JFC Environmental Updates

Scrap metal recycling is the original green industry. It keeps valuable resources out of landfills, reduces waste, and ensures that machines and other materials that might otherwise be abandoned are removed, any chemicals and oils safely treated and disposed of, and its parts and materials reused. At Freedman, we not only implement industry best practices, we go above and beyond to process metals in a manner that’s safe for our environment and our team.

We work in a predominantly enclosed, paved facility that protects employees from extreme weather and limits rainwater from contacting scrap and washing oils, chemicals, and dissolved metals into the watershed. We enforce Acceptable Scrap Guidelines to prevent hazardous materials in our facility. All catch basins have oil filters to catch any stray drips or leaks and keep pollutants out of storm drains. Water used in our recycling process is carefully collected and routed to our condenser. By evaporating the water in a closed environment, we’re able to limit possible contamination risks and reduce the volume of liquid that will need to be disposed as waste.
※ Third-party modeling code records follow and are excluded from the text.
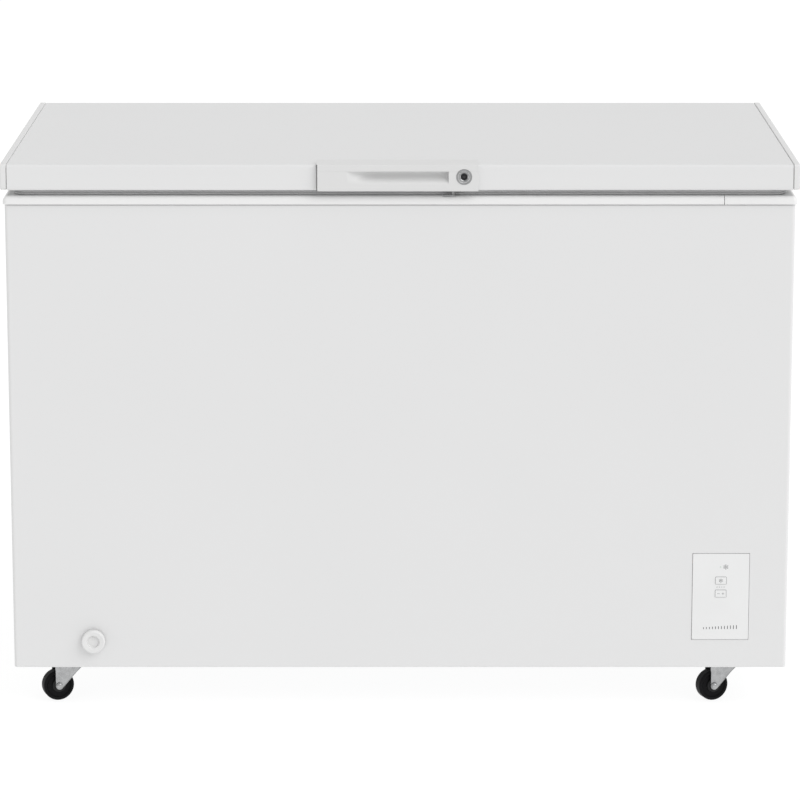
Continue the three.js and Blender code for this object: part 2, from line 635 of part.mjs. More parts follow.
function casterFork() {
  const { trail } = CASTER;
  const crown = 56; // underside of the crown
  const leg = new THREE.Shape();
  leg.moveTo(-trail - 6.5, crown + 3);
  leg.lineTo(-trail - 6.5, WHEEL_Z);
  leg.absarc(-trail, WHEEL_Z, 6.5, Math.PI, Math.PI * 1.8);
  leg.lineTo(3, 46);
  leg.lineTo(15, crown + 3);
  const inner = WHEEL.width / 2 + 1.2;
  const legs = [extrude(leg, 'xz', -inner - 2, -inner), extrude(leg, 'xz', inner, inner + 2)];
  return join([
    ...legs,
    rod('z', [0, 0], 16, crown, crown + 3, 16),
    block(-14, 14, -inner - 2, inner + 2, crown, crown + 3),
    rod('z', [0, 0], 6, crown, BODY.bottom - 1, 12),
    rod('y', [-trail, WHEEL_Z], 3, -inner - 3, inner + 3, 10),
    rod('y', [-trail, WHEEL_Z], 5, -inner - 4.5, -inner - 1, 6),
    rod('y', [-trail, WHEEL_Z], 5, inner + 1, inner + 4.5, 6),
  ]);
}

function casterWheel() {
  const facet = Math.PI / WHEEL.facets;
  const { radius, width, facets } = WHEEL;
  const tread = new THREE.CylinderGeometry(radius, radius, width, facets).rotateY(facet);
  tread.translate(-CASTER.trail, 0, WHEEL_Z);
  const dish = (low, high) => cut(
    rod('y', [-CASTER.trail, WHEEL_Z], radius - 6, low, high, facets),
    rod('y', [-CASTER.trail, WHEEL_Z], 8, low - 1, high + 1, 12),
  );
  return cut(
    solid(tread), dish(-width / 2 - 1, -width / 2 + 2.5), dish(width / 2 - 2.5, width / 2 + 1),
    rod('y', [-CASTER.trail, WHEEL_Z], 3.3, -30, 30, 10),
  );
}

for (const [name, x, y] of [
  ['front_left', -CASTER.x, CASTER.front], ['front_right', CASTER.x, CASTER.front],
  ['rear_left', -CASTER.x, CASTER.rear], ['rear_right', CASTER.x, CASTER.rear],
]) {
  const caster = new THREE.Group();
  caster.position.set(x, y, 0);
  const swivel = new THREE.Group();
  swivel.rotation.z = THREE.MathUtils.degToRad(CASTER.yaw);
  caster.add(swivel);
  freezer.add(caster);
  place(`caster_plate_${name}`, casterPlate(), zincSteel(), caster);
  place(`caster_fork_${name}`, casterFork(), zincSteel(), swivel);
  place(`caster_wheel_${name}`, casterWheel(), blackRubber(), swivel);
}

export default freezer;
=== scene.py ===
"""A white chest freezer on casters: the looks of its pieces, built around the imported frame.

Metres, +Z up, front at -Y.
"""
import json
import math

import bmesh
import bpy
import numpy as np
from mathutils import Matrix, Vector
from mathutils.geometry import tessellate_polygon


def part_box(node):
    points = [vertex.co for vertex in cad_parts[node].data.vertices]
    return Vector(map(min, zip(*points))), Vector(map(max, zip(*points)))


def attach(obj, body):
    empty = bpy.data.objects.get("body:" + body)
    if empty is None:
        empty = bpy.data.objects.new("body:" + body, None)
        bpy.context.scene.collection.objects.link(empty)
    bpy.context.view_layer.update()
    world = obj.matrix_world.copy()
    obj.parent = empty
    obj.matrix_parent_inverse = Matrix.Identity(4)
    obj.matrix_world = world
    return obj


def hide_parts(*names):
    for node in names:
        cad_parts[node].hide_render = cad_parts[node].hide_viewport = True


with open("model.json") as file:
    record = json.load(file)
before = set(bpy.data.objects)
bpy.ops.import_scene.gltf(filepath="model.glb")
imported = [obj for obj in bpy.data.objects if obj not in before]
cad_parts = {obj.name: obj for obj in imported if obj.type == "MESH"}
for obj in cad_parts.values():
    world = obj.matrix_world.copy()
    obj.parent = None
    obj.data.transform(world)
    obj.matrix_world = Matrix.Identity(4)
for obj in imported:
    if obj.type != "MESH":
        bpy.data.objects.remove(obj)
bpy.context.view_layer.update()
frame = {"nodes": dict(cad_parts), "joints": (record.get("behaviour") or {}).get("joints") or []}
nodes = frame["nodes"]

# --------------------------------------------------------------------------------------------------
# The studio: a camera a little above the lid, a pale even surround, one wide soft light high on the right,
# and a white floor that glows from below, as a light table does, so that the freezer stands almost without a
# shadow.
camera_distance = 5.89  # from the lid's front edge
camera_height = 1.783
camera_tilt = math.radians(12.28)
floor_half = 60
lid_low, lid_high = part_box("lid_skin")

camera_data = bpy.data.cameras.new("camera")
camera_data.lens = 174.2
camera_data.clip_end = 200
camera = bpy.data.objects.new("camera", camera_data)
camera.location = (0, lid_low.y - camera_distance, camera_height)
camera.rotation_euler = (math.pi / 2 - camera_tilt, 0, 0)
bpy.context.scene.collection.objects.link(camera)
bpy.context.scene.camera = camera
bpy.context.scene.view_settings.view_transform = "Standard"

world = bpy.data.worlds.new("surround")
world.use_nodes = True
world.node_tree.nodes["Background"].inputs["Color"].default_value = (1, 1, 1, 1)
world.node_tree.nodes["Background"].inputs["Strength"].default_value = 0.75
bpy.context.scene.world = world

sun_data = bpy.data.lights.new("soft_key", "SUN")
sun_data.energy = 1.25
sun_data.angle = math.radians(50)
sun = bpy.data.objects.new("soft_key", sun_data)
sun.rotation_euler = (math.radians(46), 0, math.radians(54))  # from high on the right, a little in front
bpy.context.scene.collection.objects.link(sun)

floor_material = bpy.data.materials.new("studio_floor")
floor_material.use_nodes = True
floor_shader = floor_material.node_tree.nodes["Principled BSDF"]
floor_shader.inputs["Base Color"].default_value = (0.15, 0.15, 0.15, 1)
floor_shader.inputs["Emission Color"].default_value = (1, 1, 1, 1)
floor_shader.inputs["Emission Strength"].default_value = 0.90
floor_shader.inputs["Specular IOR Level"].default_value = 0
floor_shader.inputs["Roughness"].default_value = 0.9
floor_mesh = bpy.data.meshes.new("studio_floor")
floor_corners = [(floor_half * x, floor_half * y, 0) for x, y in ((-1, -1), (1, -1), (1, 1), (-1, 1))]
floor_mesh.from_pydata(floor_corners, [], [(0, 1, 2, 3)])
floor_mesh.materials.append(floor_material)
floor = bpy.data.objects.new("studio_floor", floor_mesh)
bpy.context.scene.collection.objects.link(floor)

# --------------------------------------------------------------------------------------------------
# Cabinet sheet: one painted steel sheet folded round the front and both sides, with a hem turned in at the
# foot and openings for the control panel, the drain and the side vent.


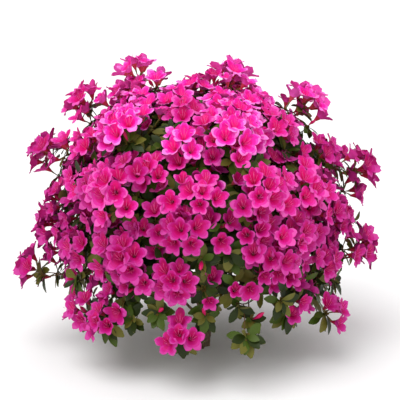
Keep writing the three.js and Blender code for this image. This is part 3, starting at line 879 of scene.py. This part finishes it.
def open_flowers():
    """For every flower: its spray, the foot of its funnel, and the way it looks."""
    counts = flower_count()
    spray = np.repeat(SPRAYS, counts)
    number = np.arange(len(spray)) - np.repeat(np.cumsum(counts) - counts, counts)
    central = (number == 0) & (counts[spray] != 2) & (counts[spray] != 3)
    in_ring = np.maximum(1, counts[spray] - (counts[spray] > 3))
    around = 2 * np.pi * (number / in_ring + chance(spray, 5))
    tight = (KINDS[spray] == "shoot") & (MOUTHS[spray, 2] > LOW_SHOOT_HEIGHT)
    full = np.where(counts[spray] > 2, FULL_LEAN, PAIR_LEAN)
    lean = np.where(tight, TIGHT_LEAN, full) + MORE_LEAN * chance(spray, 11)
    lean = np.radians(np.where(central, CENTRAL_LEAN, lean))
    facing = FACINGS[spray]
    look = leaned(facing, lean, around)
    spread = np.radians(np.where(central, 0, np.where(tight, TIGHT_SPREAD, STALK_SPREAD)))
    aside = leaned(facing, lean + spread, around)
    stalk = np.where(central, 0.016, 0.013 + 0.008 * chance(np.arange(len(spray)), 12))
    foot = FEET[spray] + stalk[:, None] * aside
    room = np.where(spray[:, None] == spray[None], ELBOW_ROOM, ROOM_BETWEEN)
    for _ in range(SPREADING_ROUNDS):
        mouth = foot + TUBE * look
        apart = mouth[:, None] - mouth[None]
        gap = np.linalg.norm(apart, axis=-1) + np.eye(len(mouth))
        push = np.clip(room - gap, 0, None) * (1 - np.eye(len(mouth)))
        mouth = mouth + PUSH * (apart / gap[..., None] * push[..., None]).sum(1)
        look = unit(unit(mouth - foot) + STRAIGHTENING * facing)
    return spray, foot, look


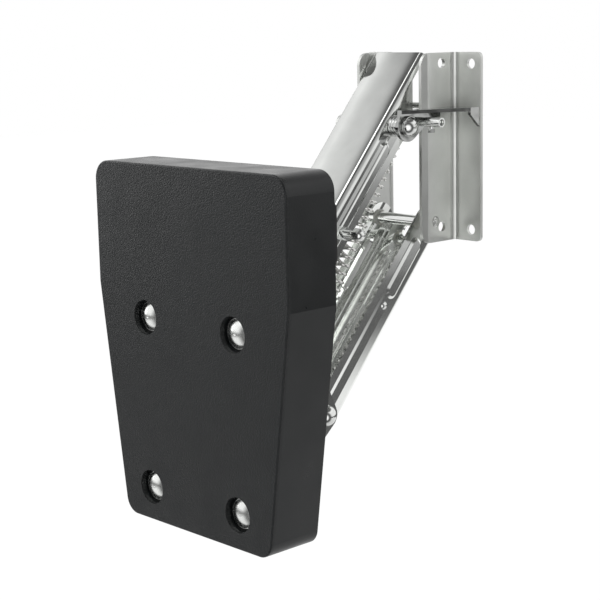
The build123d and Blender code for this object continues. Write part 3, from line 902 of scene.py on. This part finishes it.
class BRACKET_OT_set_stage(bpy.types.Operator):
    """Set the floor, the studio light and the camera"""

    bl_idname = "bracket.set_stage"
    bl_label = "Set Stage"

    def execute(self, context):
        stage = context.scene.bracket.stage
        add_floor(stage)
        light_world(context.scene)
        add_lamp("key_lamp", KEY_PLACE, KEY_WIDTH, stage.key_power)
        add_lamp("fill_lamp", FILL_PLACE, FILL_WIDTH, stage.fill_power)
        add_camera(stage)
        context.scene.view_settings.view_transform = "Standard"
        return {"FINISHED"}


def add_floor(stage):
    """Pale floor that stays white where nothing shades it, and that no reflection shows."""
    deselect()
    bpy.ops.mesh.primitive_grid_add(
        x_subdivisions=8, y_subdivisions=8, size=16, location=(0, 0, stage.floor_height)
    )
    floor = bpy.context.active_object
    apply_place(floor)
    floor.name = "floor"
    material, shader = new_material("pale_floor", (0.9, 0.9, 0.9), metallic=0, roughness=0.9)
    shader.inputs["Specular IOR Level"].default_value = 0
    nodes, links = material.node_tree.nodes, material.node_tree.links
    glow = nodes.new("ShaderNodeEmission")
    path = nodes.new("ShaderNodeLightPath")
    share = nodes.new("ShaderNodeMath")
    share.operation = "MULTIPLY"
    share.inputs[1].default_value = FLOOR_GLOW_SHARE
    glow.inputs["Strength"].default_value = FLOOR_GLOW
    mix = nodes.new("ShaderNodeMixShader")
    clear = nodes.new("ShaderNodeBsdfTransparent")
    mirrored = nodes.new("ShaderNodeMixShader")
    links.new(path.outputs["Is Camera Ray"], share.inputs[0])
    links.new(share.outputs["Value"], mix.inputs["Fac"])
    links.new(shader.outputs["BSDF"], mix.inputs[1])
    links.new(glow.outputs["Emission"], mix.inputs[2])
    links.new(path.outputs["Is Glossy Ray"], mirrored.inputs["Fac"])
    links.new(mix.outputs["Shader"], mirrored.inputs[1])
    links.new(clear.outputs["BSDF"], mirrored.inputs[2])
    links.new(mirrored.outputs["Shader"], nodes["Material Output"].inputs["Surface"])
    floor.data.materials.append(material)


def light_world(scene):
    """White backdrop. Glossy surfaces see it as a studio, with a dark strip a little below
    the horizon, a dark ceiling, and a soft bright panel in a dark surround."""
    world = bpy.data.worlds.new("studio")
    scene.world = world
    world.use_nodes = True
    nodes, links = world.node_tree.nodes, world.node_tree.links
    plain = nodes["Background"]
    plain.inputs["Color"].default_value = (1, 1, 1, 1)
    plain.inputs["Strength"].default_value = BACKDROP_LIGHT
    white = nodes.new("ShaderNodeBackground")
    white.inputs["Color"].default_value = (1, 1, 1, 1)
    studio = nodes.new("ShaderNodeBackground")
    place = nodes.new("ShaderNodeTexCoord")
    split = nodes.new("ShaderNodeSeparateXYZ")
    height = nodes.new("ShaderNodeMapRange")
    height.inputs["From Min"].default_value = -1
    ramp = nodes.new("ShaderNodeValToRGB")
    bands = ramp.color_ramp.elements
    while len(bands) < len(STUDIO_BANDS):
        bands.new(0.5)
    for band, (at, level) in zip(bands, STUDIO_BANDS):
        band.position = at
        band.color = (level, level, level, 1)
    links.new(place.outputs["Generated"], split.inputs["Vector"])
    links.new(split.outputs["Z"], height.inputs["Value"])
    links.new(height.outputs["Result"], ramp.inputs["Fac"])
    toward = nodes.new("ShaderNodeVectorMath")
    toward.operation = "DOT_PRODUCT"
    toward.inputs[1].default_value = Vector(PANEL_DIRECTION).normalized()
    links.new(place.outputs["Generated"], toward.inputs[0])
    seen_level = ramp.outputs["Color"]
    for start, end, level in PANELS:
        edge = nodes.new("ShaderNodeMapRange")
        edge.inputs["From Min"].default_value = start
        edge.inputs["From Max"].default_value = end
        panel = nodes.new("ShaderNodeMix")
        panel.data_type = "RGBA"
        panel.inputs["B"].default_value = (level, level, level, 1)
        links.new(toward.outputs["Value"], edge.inputs["Value"])
        links.new(edge.outputs["Result"], panel.inputs["Factor"])
        links.new(seen_level, panel.inputs["A"])
        seen_level = panel.outputs["Result"]
    links.new(seen_level, studio.inputs["Color"])
    path = nodes.new("ShaderNodeLightPath")
    glossy = nodes.new("ShaderNodeMixShader")
    seen = nodes.new("ShaderNodeMixShader")
    links.new(path.outputs["Is Glossy Ray"], glossy.inputs["Fac"])
    links.new(plain.outputs["Background"], glossy.inputs[1])
    links.new(studio.outputs["Background"], glossy.inputs[2])
    links.new(path.outputs["Is Camera Ray"], seen.inputs["Fac"])
    links.new(glossy.outputs["Shader"], seen.inputs[1])
    links.new(white.outputs["Background"], seen.inputs[2])
    links.new(seen.outputs["Shader"], nodes["World Output"].inputs["Surface"])


def add_lamp(name, place, width, power):
    """Square soft lamp that faces the bracket."""
    turn = (Vector(LAMP_TARGET) - Vector(place)).to_track_quat("-Z", "Y").to_euler()
    bpy.ops.object.light_add(type="AREA", radius=width, location=place, rotation=turn)
    lamp = bpy.context.active_object
    lamp.name = name
    lamp.data.size = width
    lamp.data.energy = power


def add_camera(stage):
    """Camera at the photograph's place, turn and lens."""
    turn = (
        Matrix.Rotation(stage.camera_azimuth, 4, "Z")
        @ Matrix.Rotation(pi / 2 - stage.camera_elevation, 4, "X")
        @ Matrix.Rotation(stage.camera_roll, 4, "Z")
    )
    bpy.ops.object.camera_add(location=stage.camera_place, rotation=turn.to_euler())
    camera = bpy.context.active_object
    camera.data.lens = stage.lens
    bpy.context.scene.camera = camera


class BRACKET_PT_panel(bpy.types.Panel):
    """Shows a button for each of the bracket's operators"""

    bl_idname = "BRACKET_PT_panel"
    bl_label = "Outboard Motor Bracket"
    bl_space_type = "VIEW_3D"
    bl_region_type = "UI"
    bl_category = "Bracket"

    def draw(self, context):
        for operator in OPERATORS:
            self.layout.operator(operator.bl_idname)


OPERATORS = (
    BRACKET_OT_finish_steel,
    BRACKET_OT_add_fittings,
    BRACKET_OT_finish_plastic,
    BRACKET_OT_add_springs,
    BRACKET_OT_set_stage,
)
CLASSES = (
    SteelSettings, ArmSettings, FittingSettings, SpringSettings, PlasticSettings,
    StageSettings, BracketSettings,
    *OPERATORS, BRACKET_PT_panel,
)


def register():
    for cls in CLASSES:
        bpy.utils.register_class(cls)
    bpy.types.Scene.bracket = PointerProperty(type=BracketSettings)


def unregister():
    del bpy.types.Scene.bracket
    for cls in reversed(CLASSES):
        bpy.utils.unregister_class(cls)


def main():
    register()
    bpy.ops.bracket.finish_steel()
    bpy.ops.bracket.add_fittings()
    bpy.ops.bracket.finish_plastic()
    bpy.ops.bracket.add_springs()
    bpy.ops.bracket.set_stage()


if __name__ == "__main__":
    main()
From their first day, employees undergo extensive safety and environmental protection training as an ongoing process. Over the last five years, we’ve processed about 635,500,000 pounds of materials that might otherwise be waste.

Managing stormwater is part of our commitment to pollution prevention. Rain that falls on our property eventually ends up in Poor Brook, which feeds into the Chicopee River, so we’ve organized a stormwater pollution prevention team to maintain rigorous control measures and update them as needed. We take the following steps:

  • Minimize contact between storm water and possible pollutants with careful equipment storage, inspection of inbound material to remove pollution risks, and indoor processing of scrap metal and other sources.
  • Maintain a thorough preventative maintenance program.
  • Design and use a spill prevention and response plan to quickly remove pollutants.
  • Check vehicles for excessive dust and metal fines.

We’ve also invested over $1.5 Million to build a treatment system that filters our stormwater through sand and returns clean water to the water table. Our sand filter catches unwanted particles and matter while allowing water to flow through. This nature-based process:

  • Reduces the need for chemical treatment of stormwater.
  • Limits noise and exhaust from pumps and other mechanical treatment devices.
  • Regulates water flow to prevent saturation of the ground or heavy outflows into the brook.

The sand filter:

  • Is about 1/3 of an acre in surface area
  • Can hold 218,500 gallons of water at maximum capacity
  • Uses 12,700 cubic feet of sand

The stormwater treatment system can store and treat approximately 1.5 times the water quality volume, which exceeds the criterion recommended by the Massachusetts Department of Environmental Protection.

These are some of the new measures that we have implemented to continue to safeguard the environment to the highest degree possible, and to maintain best practices for protecting the natural world and our employees.